Decía el exlegislador aprista Javier Valle-Riestra que, en cuanto a poderes del Estado, el Congreso era primus inter pares, expresión latina que significa el primero entre iguales. “Eso ha existido en el Perú, incluso dentro de los Parlamentos sometidos a las dictaduras”, añadía. A juzgar por sus apetitos presupuestales, el Congreso actual se habría tomado demasiado en serio la sentencia de su exintegrante.

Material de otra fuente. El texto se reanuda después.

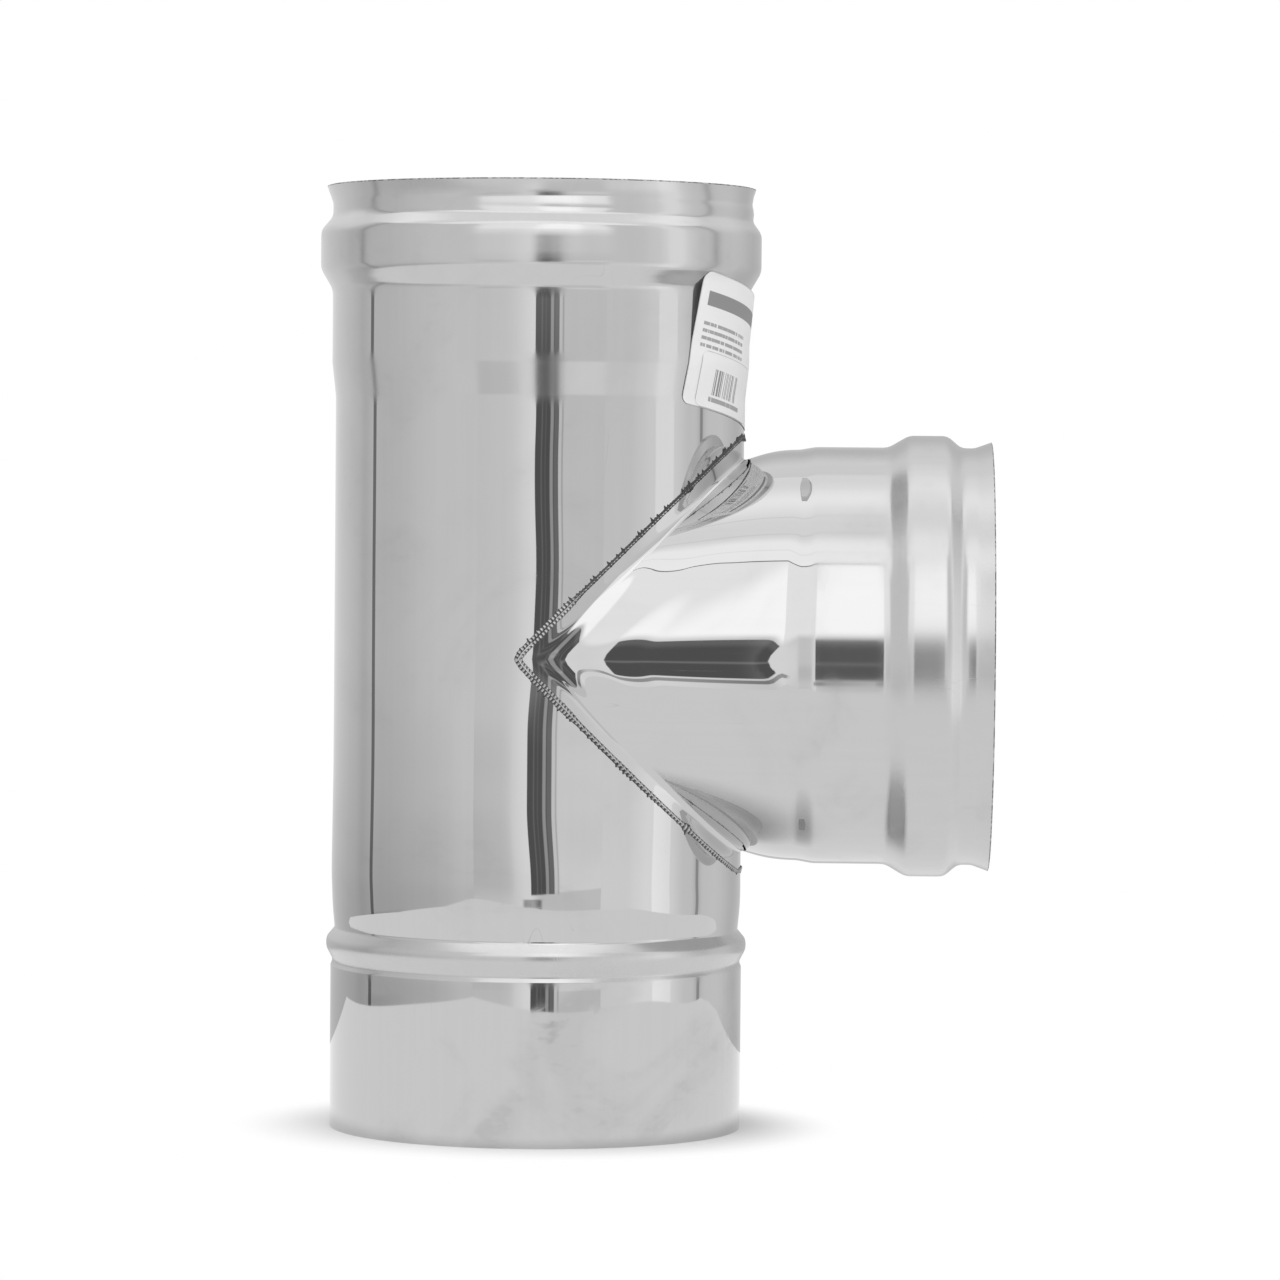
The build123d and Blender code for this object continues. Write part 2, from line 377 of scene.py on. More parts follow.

De acuerdo con una investigación publicada ayer por este Diario, el presupuesto del Congreso de la República para el 2023 asciende a S/928,2 millones, un monto superior en 43% a los S/649,6 millones de los que disponía en el 2021, al inicio del actual período legislativo. En una comparación regional, el Congreso peruano aparece como uno de los más costosos entre países vecinos. Solo Argentina, México y Brasil tienen presupuestos más altos y, pese a que el número de congresistas peruanos es relativamente menor (130), sus recursos son más abultados que los órganos legislativos con más integrantes, como Colombia y Chile, ambos bicamerales. Más aún, en una evaluación de presupuesto por parlamentario, el congresista peruano aparece como el segundo más costoso con S/7,1 millones por legislador, solo superado por sus pares brasileños. El Congreso de la República, por supuesto, tiene la facultad de aprobar su propio presupuesto, a diferencia de los ministerios u otros organismos del Estado.
Según analistas consultados, el problema de fondo no es tanto el sueldo por congresista –que está en línea con países similares–, sino otros gastos inflados, redundantes o innecesarios del Legislativo. La principal carga en este sentido sería la sobrepoblación laboral. Más del 70% del presupuesto de este año está asignado a personal y contribuciones a la seguridad social, porción que debe cubrir los sueldos de los más de 3.000 trabajadores internos, además del personal de confianza designado por los congresistas. La atención sobre la productividad de los trabajadores es mínima y los colocados por favores políticos antes que por capacidad técnica abundan.
Si se trata de ganar eficiencia y transparencia, como más de un parlamentario le exige al Ejecutivo, no estaría mal empezar por casa. Los gastos en viajes parecen excesivos y la información sobre los mismos llega a destiempo; los pagos extras y regalos –como los bonos de casi S/10.000 para todos los trabajadores del Congreso aprobados en abril y las billeteras distribuidas por el Día de la Madre– transmiten derroche y frivolidad; el centro de salud por construirse por S/2 millones para brindar atención médica a congresistas y trabajadores del Parlamento da la imagen de un Congreso que prioriza sus propias ambiciones mientras el resto de la ciudadanía debe enfrentar un sistema de salud colapsado. Un paso en la dirección correcta, por ejemplo, sería centralizar buena parte de los procesos de evaluación legislativa a través de una oficina de estudios económicos e impacto social con capacidad técnica suficiente, de modo que se reduzca el personal por parlamentario destinado a estas tareas –y que bien puede no tener las competencias para realizarlas–.
Como porcentaje de los recursos totales del Estado, es cierto, los montos de los que dispone el Congreso son relativamente menores (apenas 0,6% del presupuesto anual, aproximadamente). Pero gastos innecesarios o superfluos afectan su imagen, prioridades y, a la larga, su capacidad de legislar adecuadamente.